Peki paylaşsaydı ne olurdu? Duyarsız olup büyük ayıp mı etmiş olurdu?

Soruyorum şimdi, hissetmediği acıyı hissediyor gibi yapmak daha sahtekarca olmaz mıydı?

Birisine zorla acı çek, üzül, ağla diyebilir miyiz? Zaten hissetmiyorsa hissetmiyordur.

Katılmıyorsan, kızıyorsan kesersin ilişkini, çıkarırsın hayatından.

Ve ayrıca, herkesin acı eşiği başkadır.

Örneğin ben annemi kaybettikten sonra bir sene boyunca kendime gelemedim ama annesini kaybeden başka bir arkadaşım ikinci ay hayatına rahatlıkla devam edebilmişti. Bu onun annesini benim sevdiğimden daha az sevdiğini göstermez. Acının şekli değişir.

Şimdi 30 günün sonunda içtiği kahvenin fotoğrafını paylaşana Bergüzar Korel kızmış. Kızdığı ünlü kişiler tabii. Yapmayın diyor, sizin paylaşımınızı gören bir depemzede üzülmez mi diyor. Haklı.

Ama şu da var, hayatın döngüsü içerisinde acı çeken birileri hep var. Ve bu insanlar ünlüleri takip ediyor. Evladını kaybetmiş anneler var, hastane odasında olanlar var. Bu durumda sizin ışıltılı ve eğlenceli hayatınızın paylaşımı onları üzmez mi?

Gelelim bu fikre karşı çıkan Didem Uzel hanımefendinin fikrine.

O da diyor ki, bu işten ekmek tiyen insanlar var. Influencer koyduğu kahveden, yok cilt bakımı kreminden para kazanıyor ve doğal gazını, elektriğini ödüyormuş.

Katılamıyorum.

Birincisi "influencer" bir meslek değil. Bütün geçimini koyduğu fotoğraftan sağlayan insan bunun olabileceğini düşünecekti.

Meslek diye bunu yapıyorsan insanların acı zamanlarında da bir zahmet mola vermeyi bileceksin.
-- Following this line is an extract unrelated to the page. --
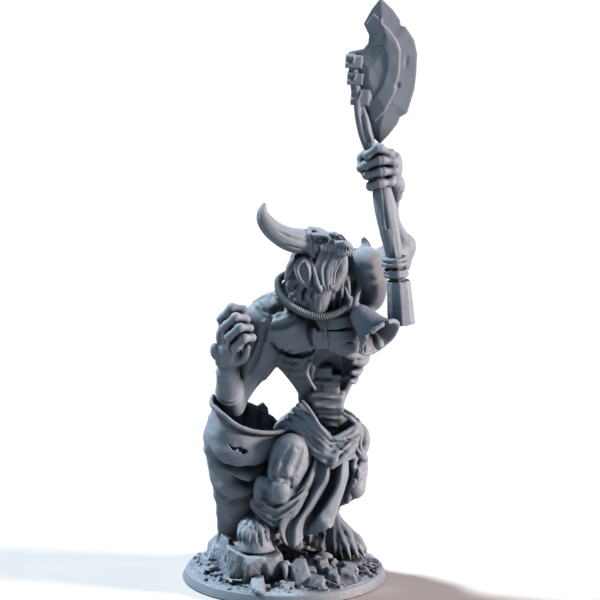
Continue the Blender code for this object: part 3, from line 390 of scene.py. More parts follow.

Ayrıca influencer kişilerin doğalgaz, elektrik faturası gibi minik paraların derdinde olduğunu pek sanmıyorum. Onların kaybedeceği rakam daha çok Paris seyahati düzeyinde. O yüzden aç kalmazlar, endişe etmeyiniz.

Dün bir kanal dizi koydu yayına. Her kafadan eleştiriler, ama çok erken, ama çok ayıp.

Dansöz çıkarmışlar gibi davranmak, bence komik. Hem bir şey izleyip hem de üzülebilir insanlar. Bir iki saat bir şey izlediği için duyarsız sayamayız kimseyi değil mi?

Tüm psikologların, uzmanların söylediği tek bir şey var. Acıyı konuşmanın acıyı taze tuttuğu bir gerçek.

Film izlemek, dizi izlemek veya kafanızı dağıtacak bir müzik dinlemek normaldir. Bunda suçlanacak, suçlu hissedecek bir şey yok.

Kim ne kadar üzgünse üzgün ve kim üzgün değilse bu onun sorunu.

Bırakın insanları dikizlemeyi. Kim nasıl üzülmüş, nasıl tepki vermiş, vermemiş. Herkesin hesabı kendine.

Falanca kınamış, filanca kınamamış gibi şeylere de takılmayın. Kınama dediğiniz şey iki satır alt tarafı. Samimiyet içermedikten sonra kınamış veya kınamamış benim için çok da mesele değil.

Kınama yapmamış ama dünya kadar yardım yapmış insan var.

Özetle, içten gelerek yapılmış ve yapılan her şeye varım. Yeter ki sahte olmasın gözyaşınız.